DecodeX: Exploring and Benchmarking of LDPC Decoding across CPU, GPU, and ASIC Platforms
Zhenzhou Qi, Yuncheng Yao, Yiming Li, Chung-Hsuan Tung, Junyao Zheng, Danyang Zhuo, Tingjun Chen
TL;DR
This work addresses the challenge of efficiently decoding LDPC codes in heterogeneous vRAN environments by introducing DecodeX, a cross-platform benchmarking framework that unifies CPU, GPU, and ASIC LDPC decoding implementations under a common interface. The authors implement and profile four decoding paths—DecodeCPU-FlexRAN, DecodeGPU-Aerial, DecodeASIC-ACC100, and DecodeGPU-SionnaRK—analyzing how threading, memory movements, and offload orchestration impact latency across varying $MCS$, $SNR$, and $PRB$. Key findings show that accelerator gains are strongly influenced by data movement and workload granularity, with ACC100 and GPU-based decoders delivering substantial latency reductions compared to CPU, while inline GPU paths minimize transfer overhead and yield the best end-to-end performance. DecodeX provides actionable insights for cross-platform co-design and dynamic resource management in future NextG vRANs, offering an open-source suite to benchmark, reproduce, and extend across new architectures and configurations.
Abstract
Emerging virtualized radio access networks (vRANs) demand flexible and efficient baseband processing across heterogeneous compute substrates.

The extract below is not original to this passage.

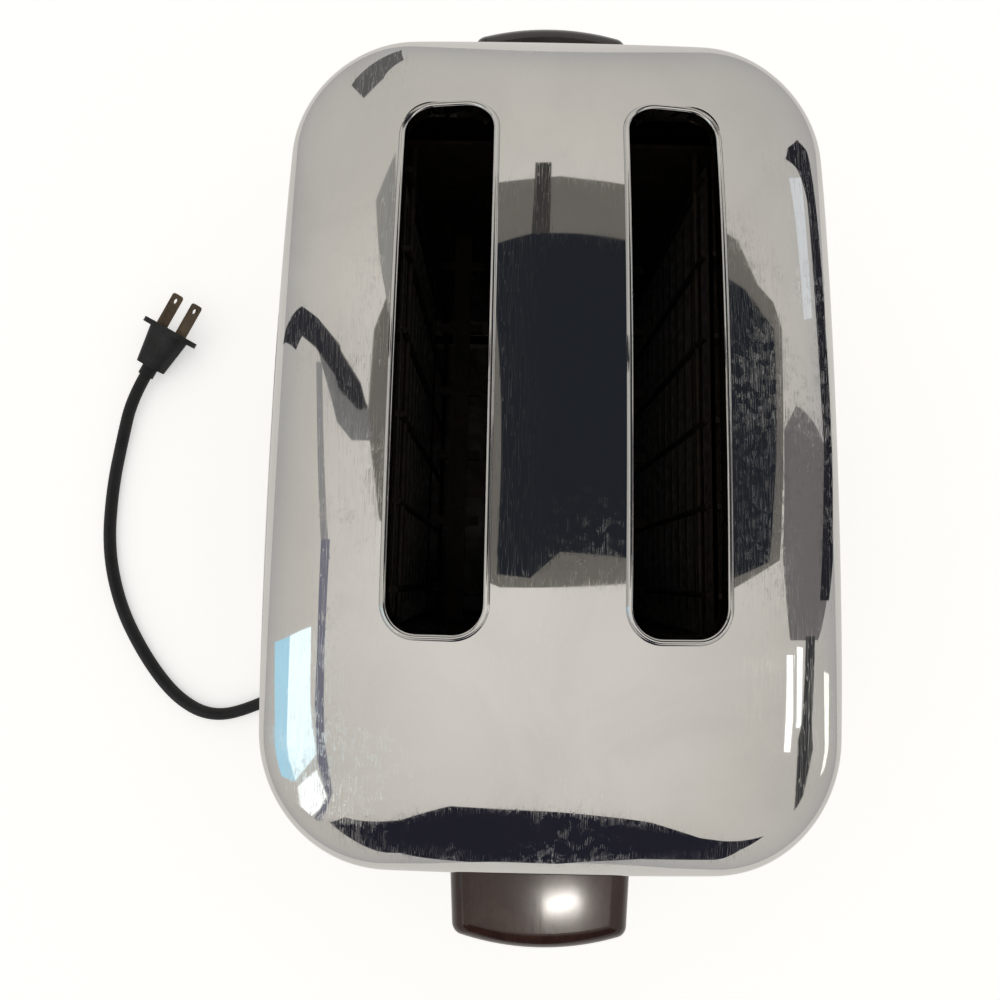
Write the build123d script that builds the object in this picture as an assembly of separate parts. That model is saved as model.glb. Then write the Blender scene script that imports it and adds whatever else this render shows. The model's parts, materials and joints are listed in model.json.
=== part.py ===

In this paper, we present DecodeX, a unified benchmarking framework for evaluating low-density parity-check (LDPC) decoding acceleration across different hardware platforms. DecodeX integrates a comprehensive suite of LDPC decoder implementations, including kernels, APIs, and test vectors for CPUs (FlexRAN), GPUs (Aerial and Sionna-RK), and ASIC (ACC100), and can be readily extended to additional architectures and configurations. Using DecodeX, we systematically characterize how different platforms orchestrate computation-from threading and memory management to data movement and accelerator offload-and quantify the resulting decoding latency under varying Physical layer parameters. Our observations reveal distinct trade-offs in parallel efficiency and offload overhead, showing that accelerator gains strongly depend on data-movement and workload granularity. Building on these insights, we discuss how cross-platform benchmarking can inform adaptive scheduling and co-design for future heterogeneous vRANs, enabling scalable and energy-efficient baseband processing for NextG wireless systems.